Work instructions —
Copy exactly the lines from the one containing "castle_mouldings();" to the one containing "# for cloth, thread, turned", both lines included, and nothing else.

Given information —
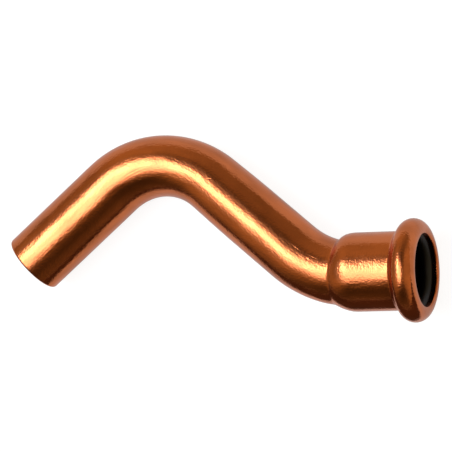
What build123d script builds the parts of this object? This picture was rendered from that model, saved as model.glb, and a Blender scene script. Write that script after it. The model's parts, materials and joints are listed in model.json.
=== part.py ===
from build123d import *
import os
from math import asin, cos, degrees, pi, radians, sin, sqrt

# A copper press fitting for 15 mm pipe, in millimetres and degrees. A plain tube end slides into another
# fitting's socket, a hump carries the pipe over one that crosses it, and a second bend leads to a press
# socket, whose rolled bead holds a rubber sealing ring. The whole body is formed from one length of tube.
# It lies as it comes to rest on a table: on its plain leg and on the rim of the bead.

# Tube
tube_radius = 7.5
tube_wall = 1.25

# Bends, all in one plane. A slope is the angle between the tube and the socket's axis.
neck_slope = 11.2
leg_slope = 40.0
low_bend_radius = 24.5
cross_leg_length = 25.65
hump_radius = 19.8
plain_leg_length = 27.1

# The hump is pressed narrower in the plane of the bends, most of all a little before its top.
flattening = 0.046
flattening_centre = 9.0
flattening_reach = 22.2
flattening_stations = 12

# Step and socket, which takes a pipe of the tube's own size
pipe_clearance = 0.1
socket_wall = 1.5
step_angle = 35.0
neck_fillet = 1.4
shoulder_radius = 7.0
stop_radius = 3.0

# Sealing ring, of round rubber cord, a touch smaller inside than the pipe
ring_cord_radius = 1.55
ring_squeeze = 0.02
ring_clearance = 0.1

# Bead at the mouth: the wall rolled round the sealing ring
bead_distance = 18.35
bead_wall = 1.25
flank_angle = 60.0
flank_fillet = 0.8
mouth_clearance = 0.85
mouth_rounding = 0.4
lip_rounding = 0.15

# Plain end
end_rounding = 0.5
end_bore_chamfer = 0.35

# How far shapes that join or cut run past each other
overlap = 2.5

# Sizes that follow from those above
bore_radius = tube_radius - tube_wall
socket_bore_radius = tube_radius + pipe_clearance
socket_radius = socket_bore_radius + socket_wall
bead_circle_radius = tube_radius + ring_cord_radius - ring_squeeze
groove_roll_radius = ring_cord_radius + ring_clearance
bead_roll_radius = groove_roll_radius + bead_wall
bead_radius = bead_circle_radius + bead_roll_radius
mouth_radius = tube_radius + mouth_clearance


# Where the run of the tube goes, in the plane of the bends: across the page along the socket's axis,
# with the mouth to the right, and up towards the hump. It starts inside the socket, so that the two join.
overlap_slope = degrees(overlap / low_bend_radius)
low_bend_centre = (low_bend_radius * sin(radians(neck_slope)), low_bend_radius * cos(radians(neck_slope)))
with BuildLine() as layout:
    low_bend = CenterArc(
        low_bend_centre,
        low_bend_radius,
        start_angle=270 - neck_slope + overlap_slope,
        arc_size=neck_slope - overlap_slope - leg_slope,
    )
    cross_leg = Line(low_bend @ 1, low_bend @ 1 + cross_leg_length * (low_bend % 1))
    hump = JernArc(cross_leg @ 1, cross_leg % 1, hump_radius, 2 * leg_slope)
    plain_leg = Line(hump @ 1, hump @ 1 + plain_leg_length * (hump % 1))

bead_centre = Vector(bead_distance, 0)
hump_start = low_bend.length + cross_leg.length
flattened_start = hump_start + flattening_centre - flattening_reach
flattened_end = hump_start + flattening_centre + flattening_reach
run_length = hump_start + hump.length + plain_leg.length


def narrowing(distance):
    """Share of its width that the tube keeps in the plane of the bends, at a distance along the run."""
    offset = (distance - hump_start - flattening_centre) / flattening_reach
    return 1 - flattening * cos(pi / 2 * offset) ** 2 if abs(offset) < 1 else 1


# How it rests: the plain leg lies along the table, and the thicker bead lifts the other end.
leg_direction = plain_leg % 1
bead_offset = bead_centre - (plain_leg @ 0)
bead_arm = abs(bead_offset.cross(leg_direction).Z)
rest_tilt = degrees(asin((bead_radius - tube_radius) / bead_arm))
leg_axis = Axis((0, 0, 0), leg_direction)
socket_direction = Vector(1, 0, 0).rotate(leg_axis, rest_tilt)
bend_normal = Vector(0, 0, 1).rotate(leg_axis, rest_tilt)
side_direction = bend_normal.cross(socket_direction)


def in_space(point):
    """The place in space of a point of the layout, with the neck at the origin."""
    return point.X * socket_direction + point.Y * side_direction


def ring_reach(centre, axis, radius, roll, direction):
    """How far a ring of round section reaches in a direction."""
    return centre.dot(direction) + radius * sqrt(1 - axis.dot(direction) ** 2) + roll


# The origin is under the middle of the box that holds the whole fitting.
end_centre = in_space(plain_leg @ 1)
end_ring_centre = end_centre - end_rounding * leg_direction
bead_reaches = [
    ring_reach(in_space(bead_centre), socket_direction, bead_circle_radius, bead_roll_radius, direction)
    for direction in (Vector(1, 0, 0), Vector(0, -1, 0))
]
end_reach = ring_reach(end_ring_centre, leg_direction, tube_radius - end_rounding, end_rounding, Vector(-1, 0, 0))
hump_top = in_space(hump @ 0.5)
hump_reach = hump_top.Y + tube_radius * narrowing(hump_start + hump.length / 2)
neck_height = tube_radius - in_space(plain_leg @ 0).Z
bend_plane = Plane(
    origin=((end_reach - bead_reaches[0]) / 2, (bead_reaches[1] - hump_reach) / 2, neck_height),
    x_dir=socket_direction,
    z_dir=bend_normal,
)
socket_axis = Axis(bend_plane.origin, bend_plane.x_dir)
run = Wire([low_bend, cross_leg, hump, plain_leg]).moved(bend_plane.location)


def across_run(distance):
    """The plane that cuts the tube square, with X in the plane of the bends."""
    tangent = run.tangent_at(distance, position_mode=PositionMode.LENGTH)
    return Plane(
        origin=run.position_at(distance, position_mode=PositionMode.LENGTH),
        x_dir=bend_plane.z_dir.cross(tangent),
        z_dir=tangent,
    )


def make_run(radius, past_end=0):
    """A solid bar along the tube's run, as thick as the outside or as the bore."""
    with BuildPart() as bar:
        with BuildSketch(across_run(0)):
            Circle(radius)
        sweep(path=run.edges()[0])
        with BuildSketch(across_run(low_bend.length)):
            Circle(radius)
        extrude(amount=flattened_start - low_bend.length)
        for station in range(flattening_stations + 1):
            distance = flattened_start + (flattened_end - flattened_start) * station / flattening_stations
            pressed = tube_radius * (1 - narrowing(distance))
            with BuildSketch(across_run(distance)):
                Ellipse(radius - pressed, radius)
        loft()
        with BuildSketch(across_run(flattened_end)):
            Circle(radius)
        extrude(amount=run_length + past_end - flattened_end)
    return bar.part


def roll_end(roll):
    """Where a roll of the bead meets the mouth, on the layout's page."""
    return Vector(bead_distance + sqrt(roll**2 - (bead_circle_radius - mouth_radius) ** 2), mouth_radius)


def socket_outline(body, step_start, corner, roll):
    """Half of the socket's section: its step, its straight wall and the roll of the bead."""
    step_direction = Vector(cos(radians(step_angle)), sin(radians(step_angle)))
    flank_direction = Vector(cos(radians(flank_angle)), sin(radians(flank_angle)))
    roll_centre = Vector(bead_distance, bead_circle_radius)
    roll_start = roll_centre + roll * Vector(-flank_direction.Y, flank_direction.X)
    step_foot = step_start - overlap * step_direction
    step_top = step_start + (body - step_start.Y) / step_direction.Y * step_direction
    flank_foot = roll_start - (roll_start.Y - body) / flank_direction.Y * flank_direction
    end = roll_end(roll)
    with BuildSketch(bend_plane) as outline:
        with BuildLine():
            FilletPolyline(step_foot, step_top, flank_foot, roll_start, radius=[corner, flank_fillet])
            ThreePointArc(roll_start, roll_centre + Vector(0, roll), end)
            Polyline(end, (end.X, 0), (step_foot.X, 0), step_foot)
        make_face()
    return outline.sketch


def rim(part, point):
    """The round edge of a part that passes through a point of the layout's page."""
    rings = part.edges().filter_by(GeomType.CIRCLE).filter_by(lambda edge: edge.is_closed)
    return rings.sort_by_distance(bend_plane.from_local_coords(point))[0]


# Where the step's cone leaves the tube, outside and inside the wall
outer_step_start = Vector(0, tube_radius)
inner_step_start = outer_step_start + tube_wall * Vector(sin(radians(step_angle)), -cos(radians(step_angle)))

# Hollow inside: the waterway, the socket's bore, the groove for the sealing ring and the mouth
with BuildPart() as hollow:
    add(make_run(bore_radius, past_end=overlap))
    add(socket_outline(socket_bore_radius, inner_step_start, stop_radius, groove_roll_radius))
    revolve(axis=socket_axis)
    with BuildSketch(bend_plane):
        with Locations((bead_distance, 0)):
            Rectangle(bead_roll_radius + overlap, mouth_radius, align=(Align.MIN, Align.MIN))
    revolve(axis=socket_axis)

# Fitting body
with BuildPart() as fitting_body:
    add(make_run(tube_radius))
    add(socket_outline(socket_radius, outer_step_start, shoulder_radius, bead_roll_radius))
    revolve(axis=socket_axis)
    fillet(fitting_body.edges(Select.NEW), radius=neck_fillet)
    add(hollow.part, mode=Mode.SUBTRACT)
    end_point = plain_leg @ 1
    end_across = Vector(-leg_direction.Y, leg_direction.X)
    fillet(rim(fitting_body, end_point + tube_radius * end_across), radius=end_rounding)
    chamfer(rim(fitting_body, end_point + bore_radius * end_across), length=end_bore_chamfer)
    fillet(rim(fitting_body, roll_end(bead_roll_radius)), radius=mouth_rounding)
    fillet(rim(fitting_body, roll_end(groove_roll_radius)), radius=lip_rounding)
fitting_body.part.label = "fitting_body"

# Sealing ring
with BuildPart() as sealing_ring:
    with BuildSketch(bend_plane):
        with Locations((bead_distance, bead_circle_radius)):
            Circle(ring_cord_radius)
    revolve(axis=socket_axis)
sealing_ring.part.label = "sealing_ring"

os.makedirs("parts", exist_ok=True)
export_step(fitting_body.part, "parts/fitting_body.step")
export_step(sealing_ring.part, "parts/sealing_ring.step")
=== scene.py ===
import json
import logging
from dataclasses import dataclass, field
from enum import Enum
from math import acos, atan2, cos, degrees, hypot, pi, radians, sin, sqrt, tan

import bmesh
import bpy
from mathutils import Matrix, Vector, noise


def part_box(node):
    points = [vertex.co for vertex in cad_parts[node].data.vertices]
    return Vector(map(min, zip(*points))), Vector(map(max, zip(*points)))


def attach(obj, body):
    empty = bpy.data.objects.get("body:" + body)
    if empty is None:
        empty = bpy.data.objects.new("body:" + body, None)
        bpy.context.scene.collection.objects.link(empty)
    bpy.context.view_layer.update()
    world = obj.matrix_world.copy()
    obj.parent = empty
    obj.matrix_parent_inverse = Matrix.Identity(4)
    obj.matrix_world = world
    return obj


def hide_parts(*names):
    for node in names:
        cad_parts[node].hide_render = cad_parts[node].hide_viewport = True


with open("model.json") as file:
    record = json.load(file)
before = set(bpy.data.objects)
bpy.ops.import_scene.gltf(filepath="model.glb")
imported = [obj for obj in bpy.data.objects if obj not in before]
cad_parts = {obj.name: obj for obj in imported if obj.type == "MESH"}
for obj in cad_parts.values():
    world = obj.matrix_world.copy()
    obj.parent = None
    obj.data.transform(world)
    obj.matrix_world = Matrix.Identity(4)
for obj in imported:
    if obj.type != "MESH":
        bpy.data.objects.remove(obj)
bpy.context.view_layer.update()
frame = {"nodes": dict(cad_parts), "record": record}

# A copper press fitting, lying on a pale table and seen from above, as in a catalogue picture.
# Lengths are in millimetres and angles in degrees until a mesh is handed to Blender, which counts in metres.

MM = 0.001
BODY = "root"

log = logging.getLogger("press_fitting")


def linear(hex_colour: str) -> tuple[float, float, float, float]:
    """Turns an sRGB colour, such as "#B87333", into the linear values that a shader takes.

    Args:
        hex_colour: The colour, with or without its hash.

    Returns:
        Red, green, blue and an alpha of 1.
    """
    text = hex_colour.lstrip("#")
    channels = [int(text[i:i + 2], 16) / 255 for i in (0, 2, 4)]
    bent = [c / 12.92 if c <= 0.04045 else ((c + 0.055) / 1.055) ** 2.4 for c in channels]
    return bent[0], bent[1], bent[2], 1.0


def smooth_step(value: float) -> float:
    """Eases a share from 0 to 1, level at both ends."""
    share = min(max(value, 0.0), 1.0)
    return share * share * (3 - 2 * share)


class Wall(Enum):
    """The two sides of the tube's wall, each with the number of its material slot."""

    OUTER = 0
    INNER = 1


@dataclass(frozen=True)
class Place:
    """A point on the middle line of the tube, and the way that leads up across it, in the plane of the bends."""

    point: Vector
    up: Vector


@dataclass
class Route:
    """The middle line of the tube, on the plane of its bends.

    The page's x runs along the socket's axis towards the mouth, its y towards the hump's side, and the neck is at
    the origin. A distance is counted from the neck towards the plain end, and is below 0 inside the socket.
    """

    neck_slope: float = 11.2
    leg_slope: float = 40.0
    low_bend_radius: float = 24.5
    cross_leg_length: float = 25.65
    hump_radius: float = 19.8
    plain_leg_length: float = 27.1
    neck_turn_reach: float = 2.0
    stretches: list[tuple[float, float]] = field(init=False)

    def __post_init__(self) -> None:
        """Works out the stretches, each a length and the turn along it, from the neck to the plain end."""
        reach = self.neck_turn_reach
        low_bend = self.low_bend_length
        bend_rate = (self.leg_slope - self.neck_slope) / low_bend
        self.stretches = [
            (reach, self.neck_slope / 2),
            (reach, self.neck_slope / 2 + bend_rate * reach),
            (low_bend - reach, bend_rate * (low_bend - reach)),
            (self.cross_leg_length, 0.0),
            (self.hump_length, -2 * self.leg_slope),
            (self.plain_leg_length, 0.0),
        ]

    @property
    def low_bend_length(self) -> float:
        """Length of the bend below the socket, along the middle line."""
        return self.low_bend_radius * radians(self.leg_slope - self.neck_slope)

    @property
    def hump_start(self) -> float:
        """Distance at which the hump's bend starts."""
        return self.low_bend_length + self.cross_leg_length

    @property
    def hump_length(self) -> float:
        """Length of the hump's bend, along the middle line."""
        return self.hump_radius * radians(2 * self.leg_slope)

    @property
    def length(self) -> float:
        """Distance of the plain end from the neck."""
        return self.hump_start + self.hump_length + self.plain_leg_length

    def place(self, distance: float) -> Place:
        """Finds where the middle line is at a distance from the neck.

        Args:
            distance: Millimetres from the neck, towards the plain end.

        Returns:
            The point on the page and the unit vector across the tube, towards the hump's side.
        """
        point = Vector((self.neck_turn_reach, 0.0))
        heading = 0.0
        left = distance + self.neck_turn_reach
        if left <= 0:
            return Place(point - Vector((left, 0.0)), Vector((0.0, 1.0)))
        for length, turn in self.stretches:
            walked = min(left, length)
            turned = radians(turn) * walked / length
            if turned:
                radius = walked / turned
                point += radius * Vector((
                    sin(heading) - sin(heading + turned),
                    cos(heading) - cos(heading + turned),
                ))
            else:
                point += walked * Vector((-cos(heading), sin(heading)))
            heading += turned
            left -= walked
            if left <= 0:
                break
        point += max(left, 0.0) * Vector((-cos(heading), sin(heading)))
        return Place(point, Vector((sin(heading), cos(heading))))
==
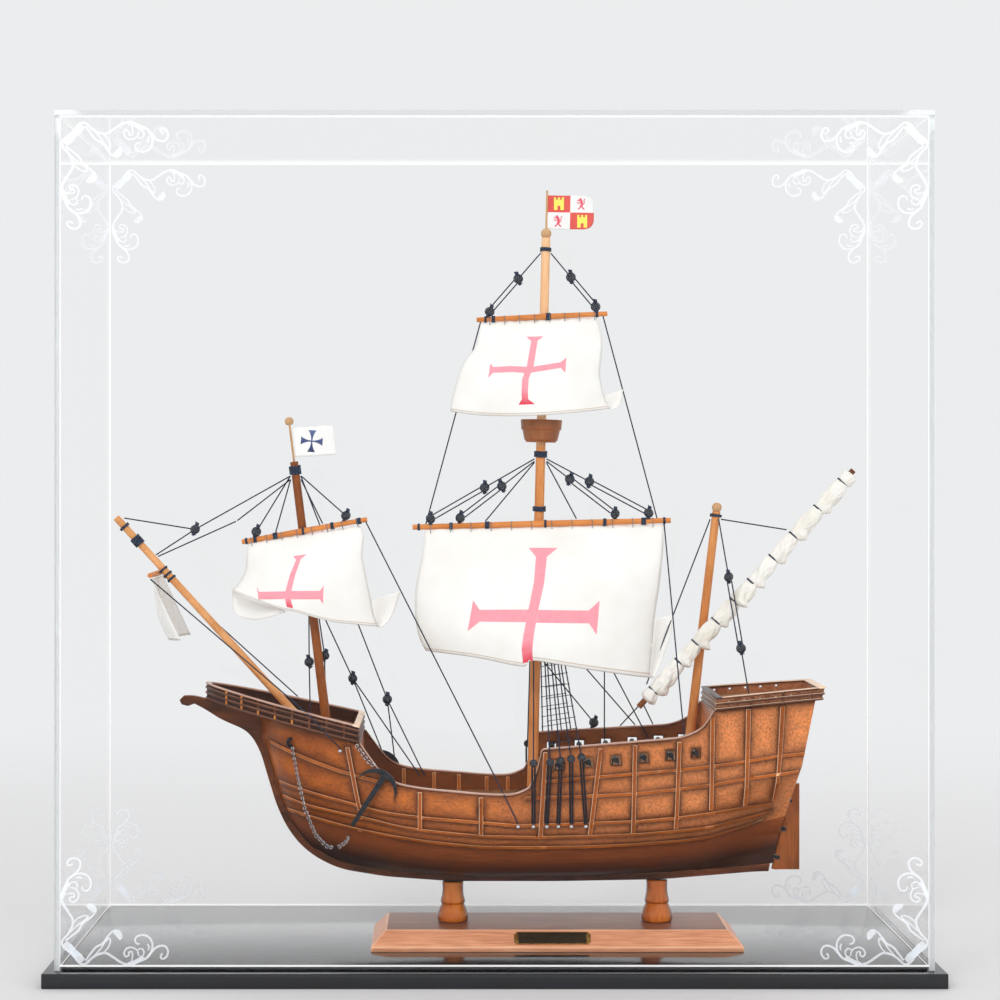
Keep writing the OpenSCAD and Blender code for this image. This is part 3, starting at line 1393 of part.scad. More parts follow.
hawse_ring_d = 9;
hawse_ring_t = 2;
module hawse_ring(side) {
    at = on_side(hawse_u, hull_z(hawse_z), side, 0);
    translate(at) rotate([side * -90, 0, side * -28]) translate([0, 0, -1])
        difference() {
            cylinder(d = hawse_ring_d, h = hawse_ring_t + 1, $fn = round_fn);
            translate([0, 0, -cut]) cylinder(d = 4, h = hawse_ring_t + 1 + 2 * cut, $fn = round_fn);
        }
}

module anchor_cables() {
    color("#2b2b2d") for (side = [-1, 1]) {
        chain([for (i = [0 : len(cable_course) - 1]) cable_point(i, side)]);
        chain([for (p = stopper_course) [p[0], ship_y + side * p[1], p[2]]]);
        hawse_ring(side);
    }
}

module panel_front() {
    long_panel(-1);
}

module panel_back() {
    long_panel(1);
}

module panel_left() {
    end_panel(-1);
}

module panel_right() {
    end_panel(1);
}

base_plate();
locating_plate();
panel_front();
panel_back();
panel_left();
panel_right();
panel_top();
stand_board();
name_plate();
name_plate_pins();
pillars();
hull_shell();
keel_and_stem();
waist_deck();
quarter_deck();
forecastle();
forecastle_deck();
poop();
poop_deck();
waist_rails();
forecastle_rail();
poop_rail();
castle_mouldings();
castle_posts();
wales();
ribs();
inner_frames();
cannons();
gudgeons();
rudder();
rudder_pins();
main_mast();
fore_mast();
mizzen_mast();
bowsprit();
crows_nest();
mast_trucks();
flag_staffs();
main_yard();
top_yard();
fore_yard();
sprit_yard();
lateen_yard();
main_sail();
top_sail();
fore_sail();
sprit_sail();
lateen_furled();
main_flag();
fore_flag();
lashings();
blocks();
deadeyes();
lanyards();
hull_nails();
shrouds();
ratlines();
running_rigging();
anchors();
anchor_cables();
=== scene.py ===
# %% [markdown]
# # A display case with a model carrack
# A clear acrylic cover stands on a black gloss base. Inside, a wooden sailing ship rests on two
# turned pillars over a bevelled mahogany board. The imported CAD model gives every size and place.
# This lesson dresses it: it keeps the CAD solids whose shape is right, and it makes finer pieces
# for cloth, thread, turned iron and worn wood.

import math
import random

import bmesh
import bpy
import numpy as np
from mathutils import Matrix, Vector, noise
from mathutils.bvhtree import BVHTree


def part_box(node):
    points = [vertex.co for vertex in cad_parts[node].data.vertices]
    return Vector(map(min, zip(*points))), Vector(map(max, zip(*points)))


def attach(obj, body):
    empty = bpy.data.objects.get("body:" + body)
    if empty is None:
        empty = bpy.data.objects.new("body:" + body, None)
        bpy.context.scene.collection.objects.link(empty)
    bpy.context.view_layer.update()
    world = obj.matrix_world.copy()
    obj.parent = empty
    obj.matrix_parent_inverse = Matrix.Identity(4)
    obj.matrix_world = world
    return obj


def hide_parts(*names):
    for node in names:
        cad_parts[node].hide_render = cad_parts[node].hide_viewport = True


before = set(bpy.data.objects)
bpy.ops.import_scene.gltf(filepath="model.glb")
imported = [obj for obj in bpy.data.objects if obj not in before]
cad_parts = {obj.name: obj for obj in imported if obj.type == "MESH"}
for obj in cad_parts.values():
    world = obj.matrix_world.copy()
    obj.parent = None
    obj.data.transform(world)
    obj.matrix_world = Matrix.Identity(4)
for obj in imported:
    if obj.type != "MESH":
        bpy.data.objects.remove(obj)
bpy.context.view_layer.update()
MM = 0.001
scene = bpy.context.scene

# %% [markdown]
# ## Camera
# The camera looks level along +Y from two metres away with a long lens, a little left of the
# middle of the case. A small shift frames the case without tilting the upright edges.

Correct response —
castle_mouldings();
castle_posts();
wales();
ribs();
inner_frames();
cannons();
gudgeons();
rudder();
rudder_pins();
main_mast();
fore_mast();
mizzen_mast();
bowsprit();
crows_nest();
mast_trucks();
flag_staffs();
main_yard();
top_yard();
fore_yard();
sprit_yard();
lateen_yard();
main_sail();
top_sail();
fore_sail();
sprit_sail();
lateen_furled();
main_flag();
fore_flag();
lashings();
blocks();
deadeyes();
lanyards();
hull_nails();
shrouds();
ratlines();
running_rigging();
anchors();
anchor_cables();
=== scene.py ===
# %% [markdown]
# # A display case with a model carrack
# A clear acrylic cover stands on a black gloss base. Inside, a wooden sailing ship rests on two
# turned pillars over a bevelled mahogany board. The imported CAD model gives every size and place.
# This lesson dresses it: it keeps the CAD solids whose shape is right, and it makes finer pieces
# for cloth, thread, turned iron and worn wood.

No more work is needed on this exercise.